%%

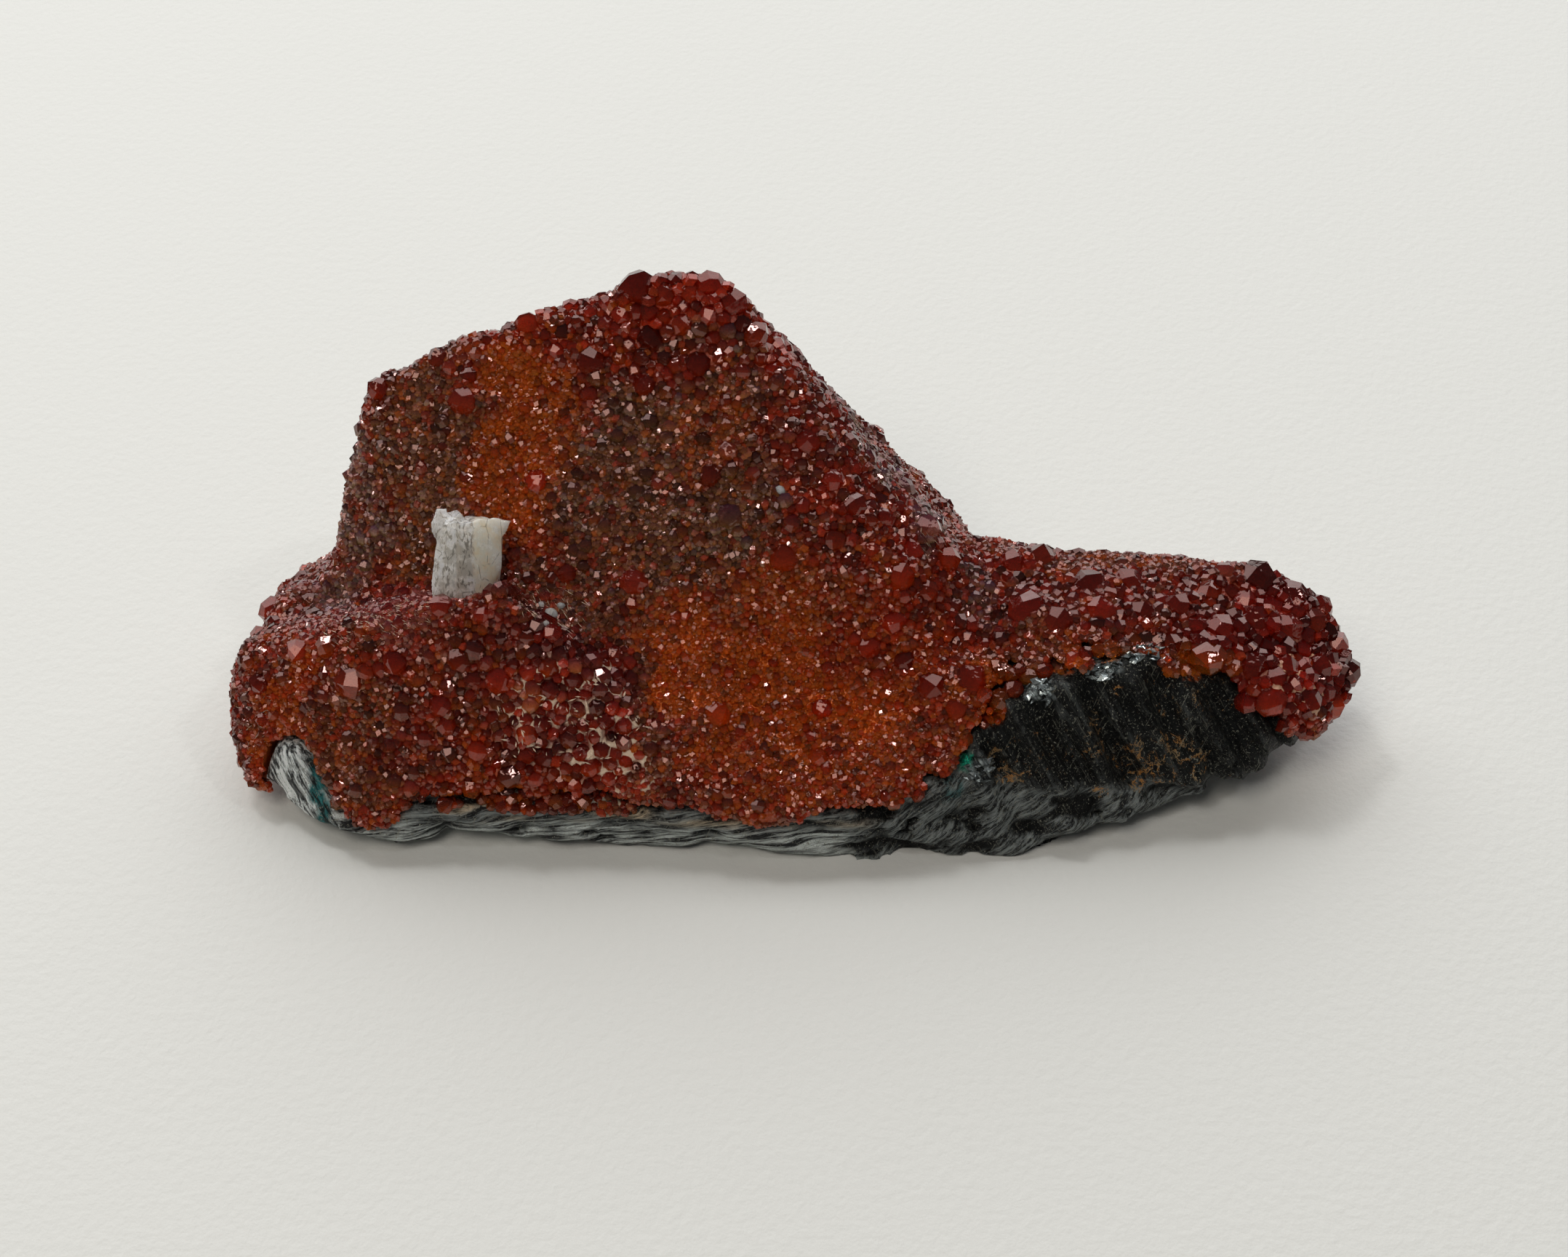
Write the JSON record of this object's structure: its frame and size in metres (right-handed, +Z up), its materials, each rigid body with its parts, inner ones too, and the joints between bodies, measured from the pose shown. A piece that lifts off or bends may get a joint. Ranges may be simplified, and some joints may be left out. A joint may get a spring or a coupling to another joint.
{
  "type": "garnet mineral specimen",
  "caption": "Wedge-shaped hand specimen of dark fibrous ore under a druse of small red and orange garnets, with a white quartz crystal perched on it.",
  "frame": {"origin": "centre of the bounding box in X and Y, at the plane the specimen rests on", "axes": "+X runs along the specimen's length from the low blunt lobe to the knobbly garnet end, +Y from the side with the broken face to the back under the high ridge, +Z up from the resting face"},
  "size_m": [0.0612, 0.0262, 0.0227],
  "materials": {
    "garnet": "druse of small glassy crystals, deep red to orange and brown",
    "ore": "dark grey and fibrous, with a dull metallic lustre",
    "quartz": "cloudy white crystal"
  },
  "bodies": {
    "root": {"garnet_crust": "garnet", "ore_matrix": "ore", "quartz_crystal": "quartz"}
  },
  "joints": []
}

%%
%%

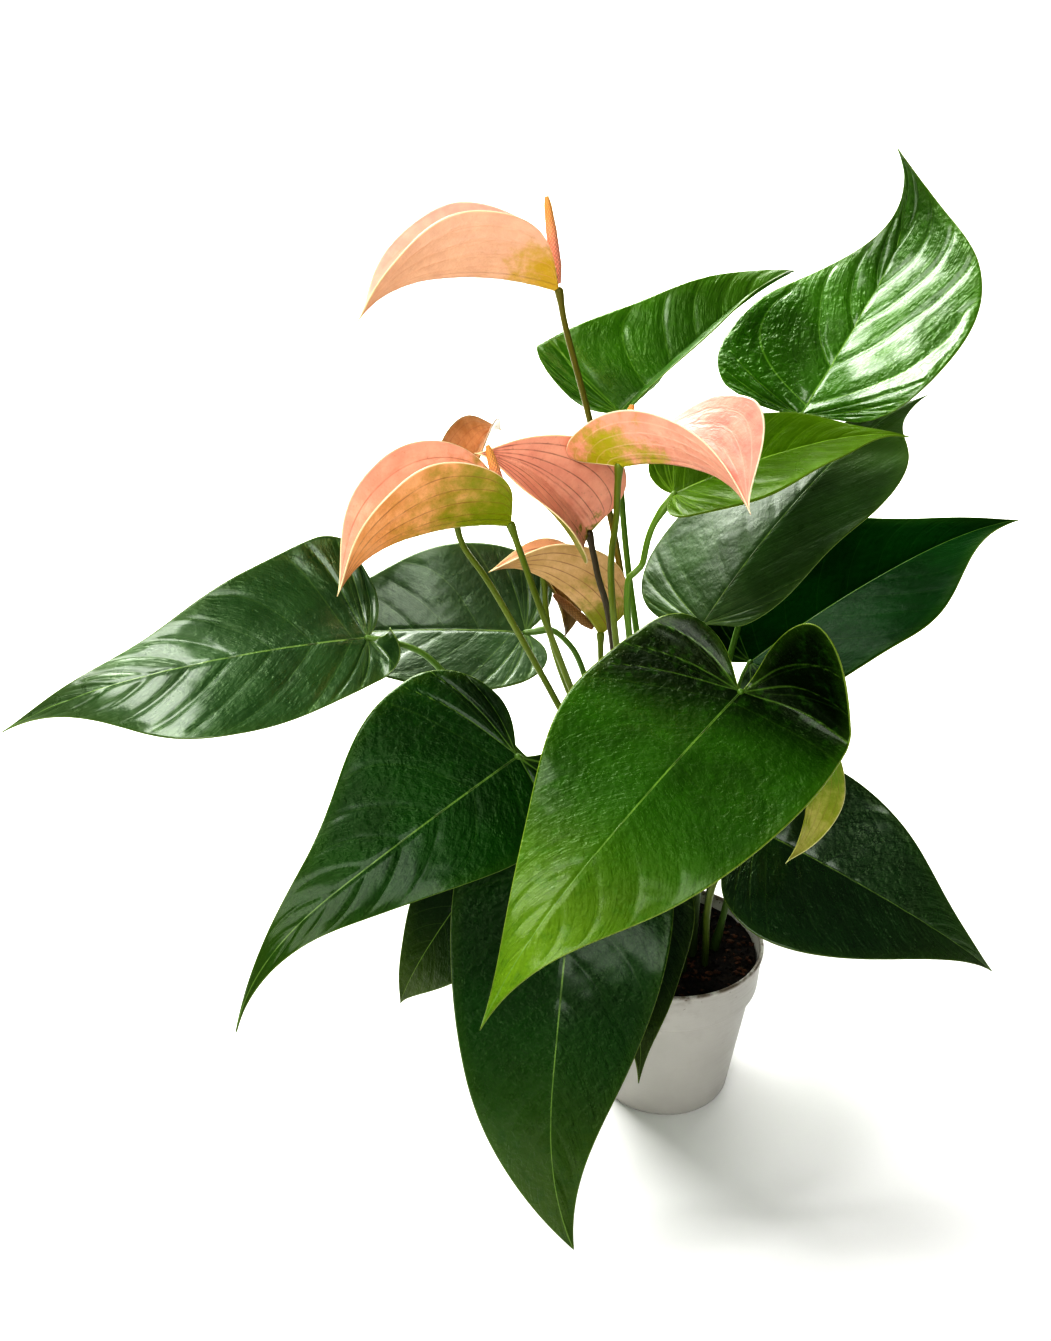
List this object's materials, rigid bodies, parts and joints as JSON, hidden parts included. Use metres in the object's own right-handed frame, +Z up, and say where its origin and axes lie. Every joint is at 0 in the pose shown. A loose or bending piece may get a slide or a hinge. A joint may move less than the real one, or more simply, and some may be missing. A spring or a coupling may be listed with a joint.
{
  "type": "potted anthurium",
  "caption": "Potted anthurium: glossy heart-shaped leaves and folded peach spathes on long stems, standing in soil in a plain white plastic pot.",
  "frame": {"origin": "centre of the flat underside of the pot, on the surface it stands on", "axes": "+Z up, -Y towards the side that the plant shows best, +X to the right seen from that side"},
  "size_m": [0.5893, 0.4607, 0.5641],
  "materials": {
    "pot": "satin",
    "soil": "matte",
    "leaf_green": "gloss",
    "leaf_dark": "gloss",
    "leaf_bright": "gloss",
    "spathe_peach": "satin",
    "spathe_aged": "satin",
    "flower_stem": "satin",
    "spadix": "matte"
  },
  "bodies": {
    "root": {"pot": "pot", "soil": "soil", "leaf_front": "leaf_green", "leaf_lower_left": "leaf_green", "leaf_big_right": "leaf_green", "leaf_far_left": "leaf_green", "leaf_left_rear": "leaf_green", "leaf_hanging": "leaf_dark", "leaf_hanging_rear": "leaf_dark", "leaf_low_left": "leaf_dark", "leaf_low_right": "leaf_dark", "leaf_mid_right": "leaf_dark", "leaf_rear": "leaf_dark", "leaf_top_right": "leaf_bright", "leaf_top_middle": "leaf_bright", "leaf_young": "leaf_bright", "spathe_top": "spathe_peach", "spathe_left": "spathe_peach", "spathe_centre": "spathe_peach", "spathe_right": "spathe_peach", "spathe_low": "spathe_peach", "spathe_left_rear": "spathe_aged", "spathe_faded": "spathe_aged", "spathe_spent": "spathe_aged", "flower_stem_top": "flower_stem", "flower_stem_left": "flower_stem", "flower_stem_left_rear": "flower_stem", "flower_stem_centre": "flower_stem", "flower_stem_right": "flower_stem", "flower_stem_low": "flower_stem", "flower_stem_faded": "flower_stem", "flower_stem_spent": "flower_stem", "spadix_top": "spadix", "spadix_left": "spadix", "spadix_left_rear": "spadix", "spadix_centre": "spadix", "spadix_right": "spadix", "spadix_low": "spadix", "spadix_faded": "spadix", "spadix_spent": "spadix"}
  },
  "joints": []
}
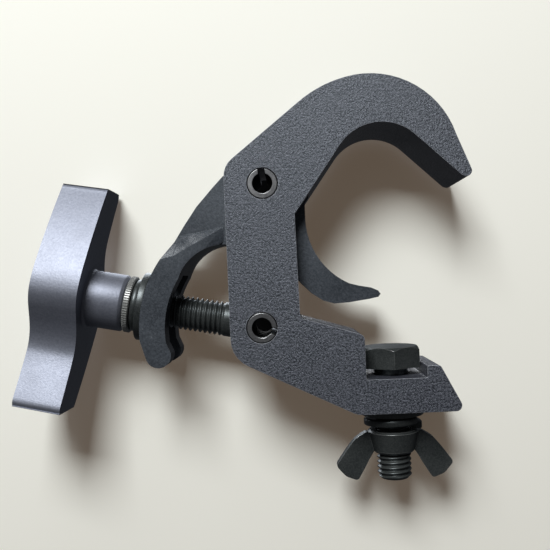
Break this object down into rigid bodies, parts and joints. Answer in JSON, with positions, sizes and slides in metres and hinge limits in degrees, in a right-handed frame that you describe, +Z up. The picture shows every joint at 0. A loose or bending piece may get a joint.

%%

### What the exercise asks
Look through the material above and work out how many of its lines contain "bending". State the number only.

### Solution for this task
2